When to BUILD (the legitimate cases)
The software IS the product. You're building a SaaS that customers will pay for. The software isn't supporting your business - it is your business. Build, obviously.
Existing tools genuinely don't solve it. Be skeptical of this claim. "Nothing on the market does X" usually means "I haven't searched hard enough." If after a real search you find no tool that does it, you might have a real opportunity.
Integration cost exceeds build cost. If your operation requires gluing together 7 tools with custom logic, the maintenance burden of the integrations might exceed the cost of building a unified product.
The data/IP is sensitive enough to require ownership. Some industries (healthcare, finance, government) have data residency requirements that off-the-shelf SaaS can't meet. Custom build is the answer.
You have a 10-year horizon and the unit economics work. If you'll use this software for a decade and the build cost is 12 months of SaaS subscription, building can pay off. Most founders don't have this horizon and shouldn't optimize for it.
Yes/no flowchart
Walk through these in order:
1. Is the software your product (i.e. customers pay you for software)?

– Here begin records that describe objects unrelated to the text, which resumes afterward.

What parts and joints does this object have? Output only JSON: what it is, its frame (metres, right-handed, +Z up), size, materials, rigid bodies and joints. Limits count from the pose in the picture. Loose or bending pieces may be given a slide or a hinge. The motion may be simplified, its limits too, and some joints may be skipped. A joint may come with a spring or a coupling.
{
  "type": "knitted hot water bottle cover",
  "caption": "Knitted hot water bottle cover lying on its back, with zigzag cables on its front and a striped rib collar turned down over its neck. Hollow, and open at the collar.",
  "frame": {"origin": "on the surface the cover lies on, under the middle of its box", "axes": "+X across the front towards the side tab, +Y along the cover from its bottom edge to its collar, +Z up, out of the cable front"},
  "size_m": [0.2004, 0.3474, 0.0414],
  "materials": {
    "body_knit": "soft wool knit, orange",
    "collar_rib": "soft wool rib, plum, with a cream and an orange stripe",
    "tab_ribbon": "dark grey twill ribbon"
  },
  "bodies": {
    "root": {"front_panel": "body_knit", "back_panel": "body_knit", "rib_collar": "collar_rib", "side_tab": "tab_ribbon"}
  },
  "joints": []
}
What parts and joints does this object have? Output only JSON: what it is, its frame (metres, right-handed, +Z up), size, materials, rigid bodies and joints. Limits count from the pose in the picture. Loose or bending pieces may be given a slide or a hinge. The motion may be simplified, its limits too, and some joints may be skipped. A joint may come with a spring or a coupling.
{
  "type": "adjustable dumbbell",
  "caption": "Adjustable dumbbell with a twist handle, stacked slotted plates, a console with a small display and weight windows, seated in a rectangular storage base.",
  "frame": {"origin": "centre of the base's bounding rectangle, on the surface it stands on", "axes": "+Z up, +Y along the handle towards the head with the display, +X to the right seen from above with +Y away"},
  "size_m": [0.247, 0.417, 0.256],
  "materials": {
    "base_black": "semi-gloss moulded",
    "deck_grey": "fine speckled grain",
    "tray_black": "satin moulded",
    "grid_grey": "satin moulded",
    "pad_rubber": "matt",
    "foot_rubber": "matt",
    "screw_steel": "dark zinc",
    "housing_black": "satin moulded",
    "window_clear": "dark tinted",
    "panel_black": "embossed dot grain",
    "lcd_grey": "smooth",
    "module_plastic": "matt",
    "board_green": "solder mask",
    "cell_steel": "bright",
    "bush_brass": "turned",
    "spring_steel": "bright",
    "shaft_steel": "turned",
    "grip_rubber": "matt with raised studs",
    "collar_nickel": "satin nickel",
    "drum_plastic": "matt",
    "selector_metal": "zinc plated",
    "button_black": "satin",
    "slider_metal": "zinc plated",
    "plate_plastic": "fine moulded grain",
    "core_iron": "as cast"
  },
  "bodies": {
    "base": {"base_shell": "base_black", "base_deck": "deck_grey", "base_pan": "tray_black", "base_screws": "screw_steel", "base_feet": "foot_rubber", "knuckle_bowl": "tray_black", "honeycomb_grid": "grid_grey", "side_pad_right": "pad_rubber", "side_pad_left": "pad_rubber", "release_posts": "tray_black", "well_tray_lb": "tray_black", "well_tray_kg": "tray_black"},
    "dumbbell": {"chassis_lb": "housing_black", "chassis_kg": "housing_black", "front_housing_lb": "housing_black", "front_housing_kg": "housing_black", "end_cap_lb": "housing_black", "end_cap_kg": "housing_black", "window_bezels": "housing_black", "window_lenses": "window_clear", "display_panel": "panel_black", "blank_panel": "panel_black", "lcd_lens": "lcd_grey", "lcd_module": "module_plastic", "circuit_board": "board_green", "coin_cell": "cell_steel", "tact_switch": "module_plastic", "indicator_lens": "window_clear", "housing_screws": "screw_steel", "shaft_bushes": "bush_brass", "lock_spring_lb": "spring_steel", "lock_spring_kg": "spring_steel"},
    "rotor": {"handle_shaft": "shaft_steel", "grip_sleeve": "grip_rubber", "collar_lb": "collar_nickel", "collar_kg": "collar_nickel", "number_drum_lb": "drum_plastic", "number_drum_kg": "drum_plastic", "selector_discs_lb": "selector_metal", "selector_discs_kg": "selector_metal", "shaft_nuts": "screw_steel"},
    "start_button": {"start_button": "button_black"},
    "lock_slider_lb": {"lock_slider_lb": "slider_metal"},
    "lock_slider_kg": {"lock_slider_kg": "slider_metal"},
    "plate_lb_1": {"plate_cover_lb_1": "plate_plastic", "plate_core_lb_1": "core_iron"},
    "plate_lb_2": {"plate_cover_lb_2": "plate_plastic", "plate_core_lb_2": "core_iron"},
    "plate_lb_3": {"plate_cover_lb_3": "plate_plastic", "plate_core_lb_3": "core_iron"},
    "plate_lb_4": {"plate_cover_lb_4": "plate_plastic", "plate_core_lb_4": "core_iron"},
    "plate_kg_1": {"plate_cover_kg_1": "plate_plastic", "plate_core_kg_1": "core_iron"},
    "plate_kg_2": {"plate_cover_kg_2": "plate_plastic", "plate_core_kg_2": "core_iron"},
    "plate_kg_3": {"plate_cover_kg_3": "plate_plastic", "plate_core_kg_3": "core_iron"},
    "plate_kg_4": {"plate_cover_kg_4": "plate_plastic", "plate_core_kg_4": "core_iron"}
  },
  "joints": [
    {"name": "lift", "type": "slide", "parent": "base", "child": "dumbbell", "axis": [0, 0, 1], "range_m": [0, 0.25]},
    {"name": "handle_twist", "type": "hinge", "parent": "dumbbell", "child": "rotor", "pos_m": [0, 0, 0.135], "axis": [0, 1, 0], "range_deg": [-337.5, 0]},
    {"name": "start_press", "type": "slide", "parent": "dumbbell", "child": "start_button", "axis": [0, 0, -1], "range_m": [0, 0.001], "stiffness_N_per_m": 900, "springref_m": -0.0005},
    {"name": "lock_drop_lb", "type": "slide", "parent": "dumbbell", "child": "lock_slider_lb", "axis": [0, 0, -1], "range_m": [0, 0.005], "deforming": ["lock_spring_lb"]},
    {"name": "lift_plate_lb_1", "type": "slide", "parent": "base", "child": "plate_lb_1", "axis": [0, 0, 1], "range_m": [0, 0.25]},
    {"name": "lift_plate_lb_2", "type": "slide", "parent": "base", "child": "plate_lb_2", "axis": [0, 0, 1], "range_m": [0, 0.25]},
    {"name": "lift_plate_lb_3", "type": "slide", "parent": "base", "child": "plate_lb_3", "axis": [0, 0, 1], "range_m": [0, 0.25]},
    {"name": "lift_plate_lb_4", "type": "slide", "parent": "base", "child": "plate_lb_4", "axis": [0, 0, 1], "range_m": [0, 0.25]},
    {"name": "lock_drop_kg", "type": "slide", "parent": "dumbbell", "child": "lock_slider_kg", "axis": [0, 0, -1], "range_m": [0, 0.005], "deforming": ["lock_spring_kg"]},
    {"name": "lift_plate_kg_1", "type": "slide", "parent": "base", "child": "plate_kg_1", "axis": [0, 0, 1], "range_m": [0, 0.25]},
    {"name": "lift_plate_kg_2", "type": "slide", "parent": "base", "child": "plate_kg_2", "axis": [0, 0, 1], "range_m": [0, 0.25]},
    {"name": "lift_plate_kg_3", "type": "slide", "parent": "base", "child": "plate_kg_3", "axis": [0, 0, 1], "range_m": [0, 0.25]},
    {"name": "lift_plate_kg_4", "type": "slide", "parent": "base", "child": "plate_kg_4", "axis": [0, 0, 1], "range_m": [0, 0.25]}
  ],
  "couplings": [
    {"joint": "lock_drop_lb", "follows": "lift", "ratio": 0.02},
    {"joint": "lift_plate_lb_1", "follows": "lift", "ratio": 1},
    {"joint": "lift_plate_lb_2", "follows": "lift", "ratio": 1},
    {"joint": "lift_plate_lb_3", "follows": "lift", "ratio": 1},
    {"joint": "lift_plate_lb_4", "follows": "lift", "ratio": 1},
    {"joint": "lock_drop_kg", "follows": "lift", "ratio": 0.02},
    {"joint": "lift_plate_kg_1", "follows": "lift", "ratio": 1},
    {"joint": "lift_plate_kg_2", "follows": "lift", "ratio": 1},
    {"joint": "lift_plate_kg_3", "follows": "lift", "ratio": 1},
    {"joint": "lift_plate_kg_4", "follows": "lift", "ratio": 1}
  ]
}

Yes → Build (you're a SaaS founder, this is the work).
No → Continue.
2. Have you searched for an off-the-shelf tool for at least 2 hours?
No → Search now. Try G2, Product Hunt, asking your network on Slack. 80% of the time you'll find a tool.
Yes → Continue.
3. Did you find a tool that solves 70% of the problem?

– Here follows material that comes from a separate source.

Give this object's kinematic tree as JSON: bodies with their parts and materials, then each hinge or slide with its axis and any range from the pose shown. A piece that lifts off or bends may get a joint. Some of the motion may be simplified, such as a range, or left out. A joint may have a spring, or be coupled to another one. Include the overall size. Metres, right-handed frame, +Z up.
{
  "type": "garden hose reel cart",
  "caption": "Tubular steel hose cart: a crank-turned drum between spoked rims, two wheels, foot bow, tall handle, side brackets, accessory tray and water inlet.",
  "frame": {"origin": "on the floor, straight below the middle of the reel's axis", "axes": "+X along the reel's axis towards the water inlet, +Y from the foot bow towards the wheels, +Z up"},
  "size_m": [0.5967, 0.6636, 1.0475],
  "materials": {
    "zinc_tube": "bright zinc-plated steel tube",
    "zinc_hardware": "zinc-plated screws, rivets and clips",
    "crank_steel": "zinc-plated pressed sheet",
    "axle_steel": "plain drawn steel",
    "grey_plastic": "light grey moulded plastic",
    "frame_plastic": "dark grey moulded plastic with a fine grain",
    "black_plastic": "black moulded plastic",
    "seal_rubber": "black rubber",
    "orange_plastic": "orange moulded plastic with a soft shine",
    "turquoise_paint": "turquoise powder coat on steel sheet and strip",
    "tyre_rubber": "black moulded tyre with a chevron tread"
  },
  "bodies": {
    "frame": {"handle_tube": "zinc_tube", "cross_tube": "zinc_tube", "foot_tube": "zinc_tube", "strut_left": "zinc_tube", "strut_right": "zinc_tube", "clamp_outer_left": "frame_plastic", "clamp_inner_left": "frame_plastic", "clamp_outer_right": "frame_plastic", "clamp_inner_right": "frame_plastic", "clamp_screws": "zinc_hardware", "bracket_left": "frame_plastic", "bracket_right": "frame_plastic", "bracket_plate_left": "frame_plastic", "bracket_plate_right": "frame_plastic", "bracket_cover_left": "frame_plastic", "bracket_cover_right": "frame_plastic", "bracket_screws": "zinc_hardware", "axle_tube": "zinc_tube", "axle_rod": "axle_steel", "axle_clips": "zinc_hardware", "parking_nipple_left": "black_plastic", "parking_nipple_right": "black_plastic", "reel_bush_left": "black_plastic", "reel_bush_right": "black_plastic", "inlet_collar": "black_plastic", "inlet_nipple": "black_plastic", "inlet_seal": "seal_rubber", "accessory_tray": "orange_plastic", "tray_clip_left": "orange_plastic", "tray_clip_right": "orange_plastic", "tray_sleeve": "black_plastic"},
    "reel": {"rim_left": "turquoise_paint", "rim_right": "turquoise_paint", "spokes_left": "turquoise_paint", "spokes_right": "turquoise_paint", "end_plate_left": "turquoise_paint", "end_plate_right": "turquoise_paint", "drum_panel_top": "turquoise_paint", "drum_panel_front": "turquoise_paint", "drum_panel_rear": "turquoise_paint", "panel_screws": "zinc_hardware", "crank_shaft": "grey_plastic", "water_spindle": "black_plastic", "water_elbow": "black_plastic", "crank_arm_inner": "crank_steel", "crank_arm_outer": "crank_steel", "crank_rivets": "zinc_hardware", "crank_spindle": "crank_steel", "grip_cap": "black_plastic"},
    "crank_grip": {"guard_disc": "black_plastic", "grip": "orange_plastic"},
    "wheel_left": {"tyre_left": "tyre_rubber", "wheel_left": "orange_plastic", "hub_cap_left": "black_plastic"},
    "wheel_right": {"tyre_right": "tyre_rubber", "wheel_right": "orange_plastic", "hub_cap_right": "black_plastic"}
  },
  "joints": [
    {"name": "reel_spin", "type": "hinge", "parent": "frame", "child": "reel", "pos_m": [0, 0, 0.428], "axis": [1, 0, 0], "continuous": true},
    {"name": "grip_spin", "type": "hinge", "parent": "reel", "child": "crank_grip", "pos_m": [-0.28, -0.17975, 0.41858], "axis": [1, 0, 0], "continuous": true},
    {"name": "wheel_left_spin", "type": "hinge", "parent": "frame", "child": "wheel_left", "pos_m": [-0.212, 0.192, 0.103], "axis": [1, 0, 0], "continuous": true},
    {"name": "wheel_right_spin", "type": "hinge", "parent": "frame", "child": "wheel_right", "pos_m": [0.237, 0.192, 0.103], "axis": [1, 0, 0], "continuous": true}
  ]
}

Yes → Buy it. Configure it. Glue any gaps with Zapier/n8n/Make. Don't build.
No → Continue.
4. Can your existing tools be combined to solve the problem?
Yes → Combine them. Use Retool or a Notion page as the front-end. Done.
No → Continue.
5. Is the cost of stitching together existing tools higher than the cost of a custom build?

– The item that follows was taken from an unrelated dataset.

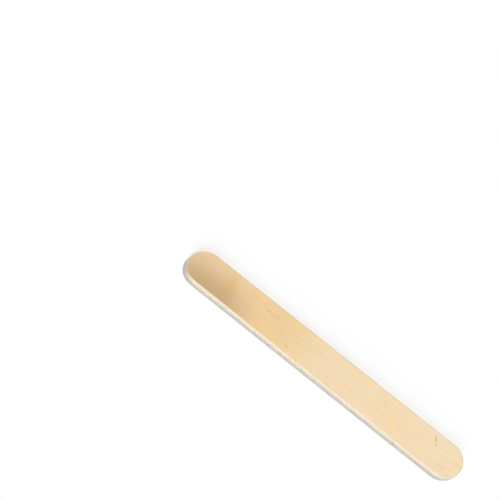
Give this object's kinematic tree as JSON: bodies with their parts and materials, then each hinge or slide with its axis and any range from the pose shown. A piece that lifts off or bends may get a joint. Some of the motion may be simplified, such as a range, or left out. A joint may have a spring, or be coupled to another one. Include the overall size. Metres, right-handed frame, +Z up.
{
  "type": "tongue depressor",
  "caption": "Flat wooden tongue depressor: a thin straight birch blade with full round ends and eased edges.",
  "frame": {"origin": "middle of the underside, midway along and across the blade", "axes": "+X along the blade, +Y across it, +Z up from the underside to the top face"},
  "size_m": [0.15, 0.018, 0.0018],
  "materials": {
    "birch": "unfinished rotary-cut birch veneer, smooth and satin from tumbling"
  },
  "bodies": {
    "root": {"blade": "birch"}
  },
  "joints": []
}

Yes → Build. (You're now in legitimate build territory.)
No → Re-evaluate. You probably don't need custom software.
If you're going to build - pick the right tier
Once you've decided to build, the next question is who builds it. Quick rules:
No-code (Bubble, Webflow, Glide): Validating demand, marketing sites, simple dashboards, internal tools. Cheap and fast. Limits hit quickly on real SaaS.
Founder-led studio: Real MVPs in 4-6 weeks, fixed price ($800-$15K), one senior developer. Best for non-technical founders building real products.
Freelancer: Point work or specialized expertise. Variable quality - vet through references.
Agency: Multi-team builds 6+ months, enterprise compliance, specialized industry expertise. Expensive ($30K-$100K+) and overkill for most MVPs.
Common signs you're building when you should buy
You're building a CRM. Don't. HubSpot, Pipedrive, Attio. Pick one.
You're building a project management tool for internal use. Don't. Linear, Notion, Airtable.
You're building an email marketing platform. Don't. Customer.io, Beehiiv, Resend, Loops.
You're building a scheduling tool. Don't. Cal.com, Calendly, SavvyCal.
You're building a forum or community. Don't. Circle, Discord, Skool, Heartbeat.
You're building a billing system from scratch. Don't. Stripe + Lemon Squeezy + Paddle handle billing for everyone, including you.
If you're building any of these, ask yourself: what specifically does my version do that the off-the-shelf version can't? If the answer is "nothing yet, but eventually..." - buy now, build later if needed.